Reproduce, word for word, every line starting at the line that contains "The three.js and Blender code for this object" and ending with the final line of the entries.

── DATA TO PROCESS ──

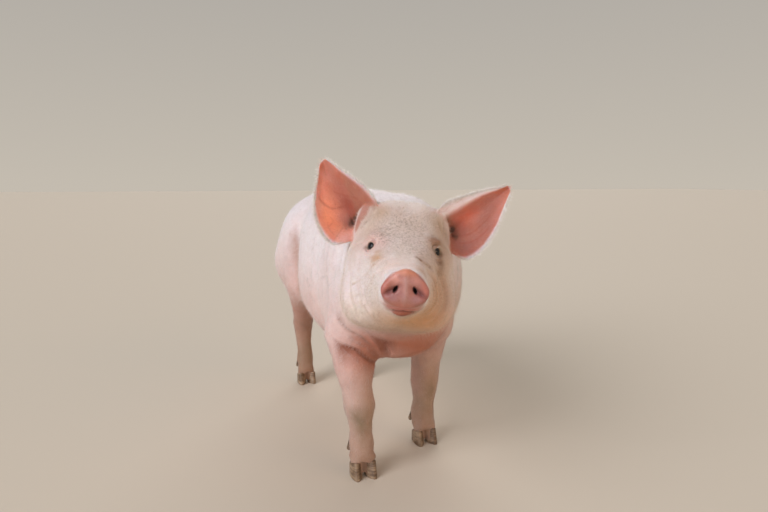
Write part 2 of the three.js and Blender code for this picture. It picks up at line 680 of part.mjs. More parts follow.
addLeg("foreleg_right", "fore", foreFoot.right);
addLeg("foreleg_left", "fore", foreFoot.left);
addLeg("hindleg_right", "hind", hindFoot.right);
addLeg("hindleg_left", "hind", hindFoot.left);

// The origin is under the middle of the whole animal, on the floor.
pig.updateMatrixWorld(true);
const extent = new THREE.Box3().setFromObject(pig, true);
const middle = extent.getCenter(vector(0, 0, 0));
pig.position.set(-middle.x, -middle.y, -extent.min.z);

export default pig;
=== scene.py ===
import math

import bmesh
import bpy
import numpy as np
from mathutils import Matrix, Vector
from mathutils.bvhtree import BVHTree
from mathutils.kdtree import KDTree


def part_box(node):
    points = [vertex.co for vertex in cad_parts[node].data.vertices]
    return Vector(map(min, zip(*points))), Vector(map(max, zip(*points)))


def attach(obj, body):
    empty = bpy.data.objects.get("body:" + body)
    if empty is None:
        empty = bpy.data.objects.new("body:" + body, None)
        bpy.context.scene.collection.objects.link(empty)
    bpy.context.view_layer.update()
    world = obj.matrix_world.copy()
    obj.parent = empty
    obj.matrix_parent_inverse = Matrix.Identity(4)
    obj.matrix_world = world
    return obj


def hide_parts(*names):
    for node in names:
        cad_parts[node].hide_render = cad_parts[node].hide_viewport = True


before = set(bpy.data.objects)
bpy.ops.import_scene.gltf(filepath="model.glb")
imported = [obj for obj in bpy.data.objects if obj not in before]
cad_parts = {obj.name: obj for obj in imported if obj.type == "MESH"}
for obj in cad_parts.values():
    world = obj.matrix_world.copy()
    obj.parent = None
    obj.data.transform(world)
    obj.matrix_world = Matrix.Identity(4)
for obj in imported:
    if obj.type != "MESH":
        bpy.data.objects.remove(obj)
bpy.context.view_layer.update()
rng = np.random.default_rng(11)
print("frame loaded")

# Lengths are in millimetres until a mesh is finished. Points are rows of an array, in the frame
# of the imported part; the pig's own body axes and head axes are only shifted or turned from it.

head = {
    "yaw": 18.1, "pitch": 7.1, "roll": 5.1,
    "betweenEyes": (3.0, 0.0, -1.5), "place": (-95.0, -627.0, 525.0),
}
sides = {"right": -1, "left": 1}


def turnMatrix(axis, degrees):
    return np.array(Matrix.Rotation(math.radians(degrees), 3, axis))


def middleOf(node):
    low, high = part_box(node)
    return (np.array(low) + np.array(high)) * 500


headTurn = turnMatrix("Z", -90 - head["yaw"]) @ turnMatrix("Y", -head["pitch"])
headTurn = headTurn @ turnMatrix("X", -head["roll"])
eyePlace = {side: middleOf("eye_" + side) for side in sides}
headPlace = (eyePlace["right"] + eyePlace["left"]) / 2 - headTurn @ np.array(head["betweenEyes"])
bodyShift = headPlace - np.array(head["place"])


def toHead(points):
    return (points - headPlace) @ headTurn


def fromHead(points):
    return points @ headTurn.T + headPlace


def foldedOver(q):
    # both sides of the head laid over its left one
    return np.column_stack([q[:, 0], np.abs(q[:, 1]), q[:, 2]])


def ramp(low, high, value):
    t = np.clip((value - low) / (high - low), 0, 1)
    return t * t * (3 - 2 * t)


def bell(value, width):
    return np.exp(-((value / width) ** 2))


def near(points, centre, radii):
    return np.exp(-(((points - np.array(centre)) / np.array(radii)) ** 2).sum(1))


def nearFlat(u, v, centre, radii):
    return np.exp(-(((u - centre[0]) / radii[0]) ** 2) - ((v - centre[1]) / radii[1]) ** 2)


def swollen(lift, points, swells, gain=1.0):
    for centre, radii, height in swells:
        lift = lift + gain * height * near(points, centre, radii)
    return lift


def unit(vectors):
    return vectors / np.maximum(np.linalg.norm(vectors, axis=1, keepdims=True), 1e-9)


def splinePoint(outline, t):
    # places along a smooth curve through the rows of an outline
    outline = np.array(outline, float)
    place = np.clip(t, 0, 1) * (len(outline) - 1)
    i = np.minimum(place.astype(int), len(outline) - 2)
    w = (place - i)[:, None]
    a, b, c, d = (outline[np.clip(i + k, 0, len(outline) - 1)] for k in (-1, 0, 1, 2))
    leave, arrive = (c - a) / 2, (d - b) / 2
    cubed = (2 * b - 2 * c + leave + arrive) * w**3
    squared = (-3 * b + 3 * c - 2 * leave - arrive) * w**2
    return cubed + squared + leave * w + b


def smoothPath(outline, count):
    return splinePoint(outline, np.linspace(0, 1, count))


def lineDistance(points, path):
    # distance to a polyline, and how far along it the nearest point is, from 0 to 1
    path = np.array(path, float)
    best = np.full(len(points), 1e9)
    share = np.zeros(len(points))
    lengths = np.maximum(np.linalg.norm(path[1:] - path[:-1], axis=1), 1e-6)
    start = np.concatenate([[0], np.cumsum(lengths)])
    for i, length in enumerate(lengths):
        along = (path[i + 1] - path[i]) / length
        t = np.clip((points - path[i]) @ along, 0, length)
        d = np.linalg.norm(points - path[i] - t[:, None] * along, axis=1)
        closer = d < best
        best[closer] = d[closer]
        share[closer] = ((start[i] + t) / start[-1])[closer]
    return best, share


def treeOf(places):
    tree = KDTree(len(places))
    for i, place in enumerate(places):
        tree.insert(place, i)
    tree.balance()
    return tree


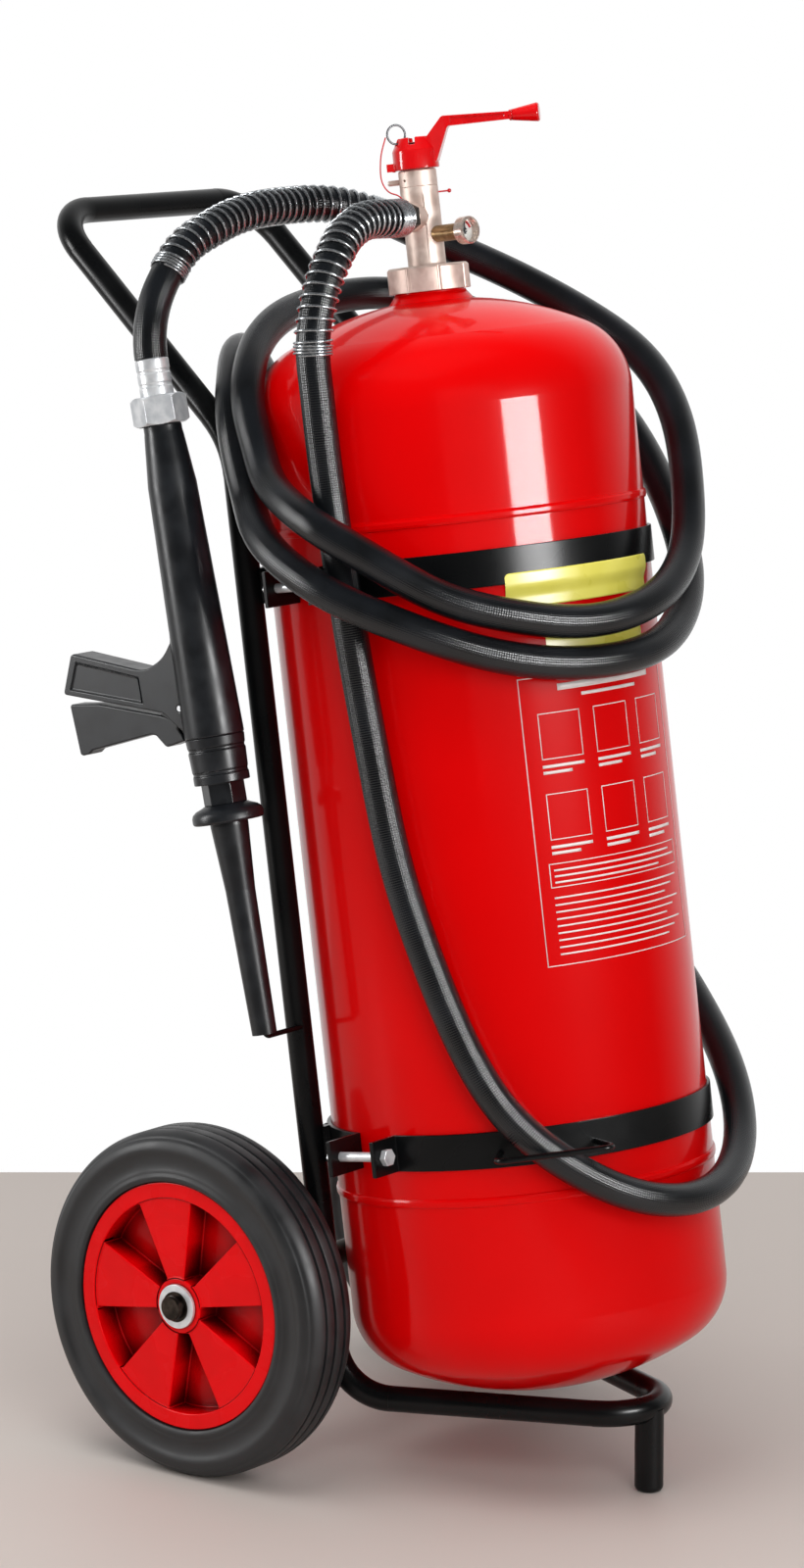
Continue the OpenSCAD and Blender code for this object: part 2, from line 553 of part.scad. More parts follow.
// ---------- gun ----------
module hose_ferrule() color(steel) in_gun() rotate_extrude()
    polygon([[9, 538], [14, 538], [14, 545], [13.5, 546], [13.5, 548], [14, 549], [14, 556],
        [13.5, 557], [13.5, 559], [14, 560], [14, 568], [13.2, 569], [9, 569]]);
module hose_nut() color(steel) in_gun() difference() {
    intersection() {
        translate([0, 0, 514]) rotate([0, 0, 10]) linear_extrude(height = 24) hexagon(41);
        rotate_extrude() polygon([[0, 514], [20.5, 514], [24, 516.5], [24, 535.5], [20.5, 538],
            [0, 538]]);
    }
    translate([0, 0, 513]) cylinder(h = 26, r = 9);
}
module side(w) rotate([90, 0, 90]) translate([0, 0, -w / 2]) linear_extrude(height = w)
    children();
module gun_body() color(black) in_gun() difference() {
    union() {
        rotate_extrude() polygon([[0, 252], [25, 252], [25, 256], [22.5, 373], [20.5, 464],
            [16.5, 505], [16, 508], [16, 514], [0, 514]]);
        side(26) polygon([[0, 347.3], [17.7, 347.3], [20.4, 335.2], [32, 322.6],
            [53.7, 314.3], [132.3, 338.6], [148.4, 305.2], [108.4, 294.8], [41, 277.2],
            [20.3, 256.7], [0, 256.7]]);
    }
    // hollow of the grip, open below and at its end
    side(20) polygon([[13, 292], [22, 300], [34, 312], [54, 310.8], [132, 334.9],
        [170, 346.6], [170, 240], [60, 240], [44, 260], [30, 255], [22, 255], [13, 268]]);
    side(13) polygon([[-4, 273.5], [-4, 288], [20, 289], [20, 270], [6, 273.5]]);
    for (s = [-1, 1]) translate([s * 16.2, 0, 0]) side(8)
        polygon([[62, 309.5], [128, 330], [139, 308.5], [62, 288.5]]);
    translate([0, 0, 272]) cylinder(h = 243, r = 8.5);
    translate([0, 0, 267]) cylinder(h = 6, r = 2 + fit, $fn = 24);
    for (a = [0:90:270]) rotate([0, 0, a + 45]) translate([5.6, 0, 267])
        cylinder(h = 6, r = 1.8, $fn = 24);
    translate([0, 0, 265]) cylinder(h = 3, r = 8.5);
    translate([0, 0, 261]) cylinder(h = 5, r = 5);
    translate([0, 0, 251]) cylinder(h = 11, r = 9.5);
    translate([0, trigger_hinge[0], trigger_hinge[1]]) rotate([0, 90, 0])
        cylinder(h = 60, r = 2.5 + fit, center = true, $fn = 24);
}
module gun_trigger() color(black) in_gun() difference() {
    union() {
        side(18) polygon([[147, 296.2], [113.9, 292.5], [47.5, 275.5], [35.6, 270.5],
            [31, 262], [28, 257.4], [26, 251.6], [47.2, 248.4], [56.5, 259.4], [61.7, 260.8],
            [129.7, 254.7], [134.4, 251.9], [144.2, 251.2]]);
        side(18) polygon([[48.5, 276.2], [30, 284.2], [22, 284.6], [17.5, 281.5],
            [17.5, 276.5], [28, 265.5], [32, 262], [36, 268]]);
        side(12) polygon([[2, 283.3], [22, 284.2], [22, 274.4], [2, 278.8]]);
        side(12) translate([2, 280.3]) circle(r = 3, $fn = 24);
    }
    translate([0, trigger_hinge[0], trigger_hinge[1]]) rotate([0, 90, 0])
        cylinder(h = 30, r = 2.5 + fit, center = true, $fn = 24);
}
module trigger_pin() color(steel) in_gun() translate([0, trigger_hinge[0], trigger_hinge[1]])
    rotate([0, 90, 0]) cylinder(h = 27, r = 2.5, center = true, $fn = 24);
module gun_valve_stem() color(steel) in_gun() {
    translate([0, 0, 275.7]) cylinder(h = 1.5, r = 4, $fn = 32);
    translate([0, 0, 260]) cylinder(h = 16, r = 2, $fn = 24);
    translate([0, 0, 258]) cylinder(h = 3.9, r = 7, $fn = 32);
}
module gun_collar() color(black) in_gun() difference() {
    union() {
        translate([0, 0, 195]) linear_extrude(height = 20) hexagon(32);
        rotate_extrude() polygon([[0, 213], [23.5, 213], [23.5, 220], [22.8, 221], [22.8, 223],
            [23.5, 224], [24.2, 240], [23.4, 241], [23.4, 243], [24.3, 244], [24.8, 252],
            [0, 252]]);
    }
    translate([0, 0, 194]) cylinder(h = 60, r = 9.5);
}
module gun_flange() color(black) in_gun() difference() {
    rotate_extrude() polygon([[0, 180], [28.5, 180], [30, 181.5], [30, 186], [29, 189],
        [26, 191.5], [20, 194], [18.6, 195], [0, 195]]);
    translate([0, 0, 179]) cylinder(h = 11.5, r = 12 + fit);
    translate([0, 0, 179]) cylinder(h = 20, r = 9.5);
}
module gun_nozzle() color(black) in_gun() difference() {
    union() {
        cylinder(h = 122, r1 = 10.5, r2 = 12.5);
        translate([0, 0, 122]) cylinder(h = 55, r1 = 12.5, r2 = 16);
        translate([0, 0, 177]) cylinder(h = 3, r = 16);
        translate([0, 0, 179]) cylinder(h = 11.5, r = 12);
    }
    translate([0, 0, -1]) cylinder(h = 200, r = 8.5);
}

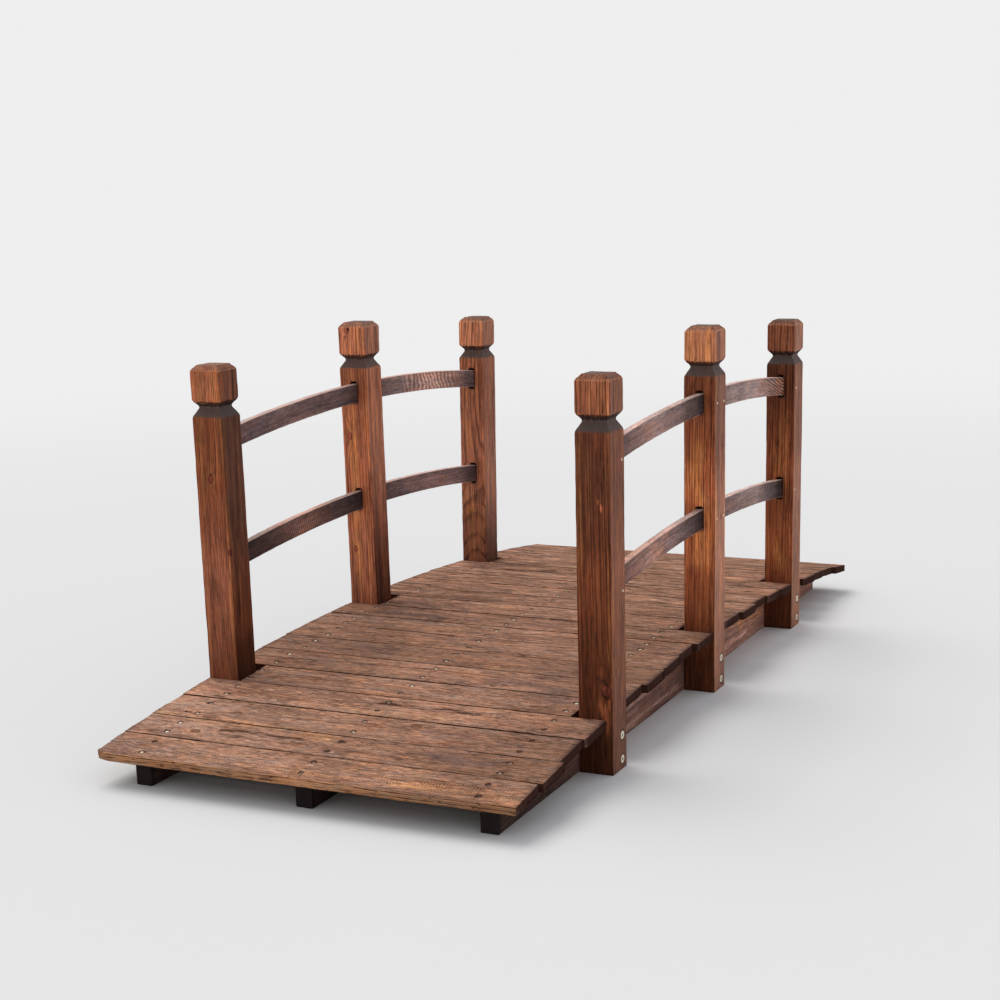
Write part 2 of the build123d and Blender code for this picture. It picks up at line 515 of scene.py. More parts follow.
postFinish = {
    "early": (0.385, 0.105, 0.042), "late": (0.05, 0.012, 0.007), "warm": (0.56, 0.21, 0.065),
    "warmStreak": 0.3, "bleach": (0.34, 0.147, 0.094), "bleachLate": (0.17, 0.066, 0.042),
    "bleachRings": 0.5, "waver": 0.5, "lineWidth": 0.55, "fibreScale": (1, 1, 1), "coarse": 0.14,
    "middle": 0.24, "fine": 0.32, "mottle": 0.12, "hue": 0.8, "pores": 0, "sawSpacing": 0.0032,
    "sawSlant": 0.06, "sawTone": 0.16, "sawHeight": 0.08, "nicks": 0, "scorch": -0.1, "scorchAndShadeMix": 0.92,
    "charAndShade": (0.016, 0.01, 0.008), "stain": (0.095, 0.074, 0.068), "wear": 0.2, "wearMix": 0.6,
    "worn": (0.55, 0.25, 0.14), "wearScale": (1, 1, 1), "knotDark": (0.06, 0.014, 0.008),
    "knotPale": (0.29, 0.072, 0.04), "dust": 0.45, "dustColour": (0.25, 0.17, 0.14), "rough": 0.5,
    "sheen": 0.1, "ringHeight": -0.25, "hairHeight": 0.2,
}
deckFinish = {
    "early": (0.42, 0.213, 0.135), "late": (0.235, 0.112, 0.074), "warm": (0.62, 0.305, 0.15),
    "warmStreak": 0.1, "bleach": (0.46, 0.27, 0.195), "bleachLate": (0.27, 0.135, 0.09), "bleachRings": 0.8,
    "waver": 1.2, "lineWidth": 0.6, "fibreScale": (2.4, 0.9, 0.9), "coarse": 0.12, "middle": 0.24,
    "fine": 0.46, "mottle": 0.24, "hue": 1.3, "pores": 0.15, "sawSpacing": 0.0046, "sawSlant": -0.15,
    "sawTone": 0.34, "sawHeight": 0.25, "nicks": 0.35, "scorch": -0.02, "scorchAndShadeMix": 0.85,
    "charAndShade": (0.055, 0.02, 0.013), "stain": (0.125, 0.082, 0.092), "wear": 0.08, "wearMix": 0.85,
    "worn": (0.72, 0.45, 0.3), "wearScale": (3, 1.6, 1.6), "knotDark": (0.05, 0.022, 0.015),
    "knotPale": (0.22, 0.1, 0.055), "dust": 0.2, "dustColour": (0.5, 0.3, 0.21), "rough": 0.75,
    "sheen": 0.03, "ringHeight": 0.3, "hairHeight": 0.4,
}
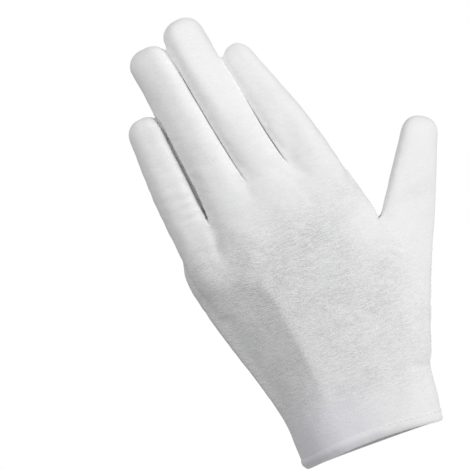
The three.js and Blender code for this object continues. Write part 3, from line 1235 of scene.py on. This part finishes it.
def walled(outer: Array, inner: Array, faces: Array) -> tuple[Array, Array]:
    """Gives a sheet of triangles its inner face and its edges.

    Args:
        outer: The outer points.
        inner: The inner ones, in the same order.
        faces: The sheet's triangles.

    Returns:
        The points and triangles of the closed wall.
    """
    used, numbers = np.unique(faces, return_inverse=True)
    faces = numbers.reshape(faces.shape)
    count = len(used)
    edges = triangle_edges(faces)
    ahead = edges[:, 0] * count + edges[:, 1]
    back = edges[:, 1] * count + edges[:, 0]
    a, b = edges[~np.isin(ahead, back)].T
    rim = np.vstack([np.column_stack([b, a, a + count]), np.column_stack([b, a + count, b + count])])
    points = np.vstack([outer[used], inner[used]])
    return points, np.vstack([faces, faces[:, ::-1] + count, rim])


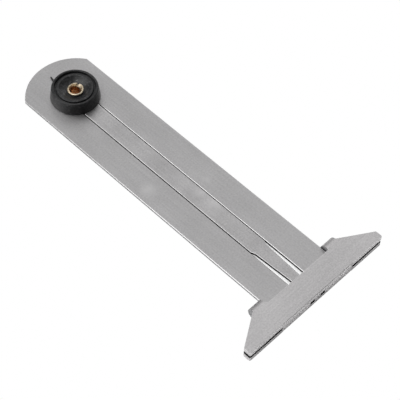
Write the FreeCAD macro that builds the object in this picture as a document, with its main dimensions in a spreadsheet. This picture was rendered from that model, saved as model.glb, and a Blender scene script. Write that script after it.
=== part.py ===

───

> _ANSWER BELOW_
The three.js and Blender code for this object continues. Write part 3, from line 1235 of scene.py on. This part finishes it.
def walled(outer: Array, inner: Array, faces: Array) -> tuple[Array, Array]:
    """Gives a sheet of triangles its inner face and its edges.

    Args:
        outer: The outer points.
        inner: The inner ones, in the same order.
        faces: The sheet's triangles.

    Returns:
        The points and triangles of the closed wall.
    """
    used, numbers = np.unique(faces, return_inverse=True)
    faces = numbers.reshape(faces.shape)
    count = len(used)
    edges = triangle_edges(faces)
    ahead = edges[:, 0] * count + edges[:, 1]
    back = edges[:, 1] * count + edges[:, 0]
    a, b = edges[~np.isin(ahead, back)].T
    rim = np.vstack([np.column_stack([b, a, a + count]), np.column_stack([b, a + count, b + count])])
    points = np.vstack([outer[used], inner[used]])
    return points, np.vstack([faces, faces[:, ::-1] + count, rim])


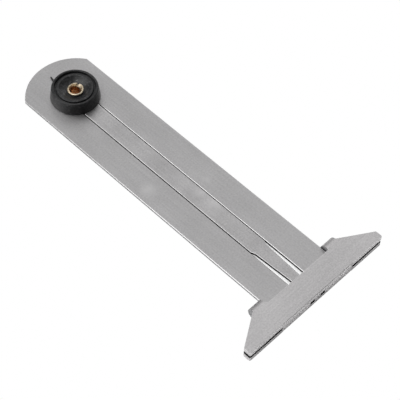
Write the FreeCAD macro that builds the object in this picture as a document, with its main dimensions in a spreadsheet. This picture was rendered from that model, saved as model.glb, and a Blender scene script. Write that script after it.
=== part.py ===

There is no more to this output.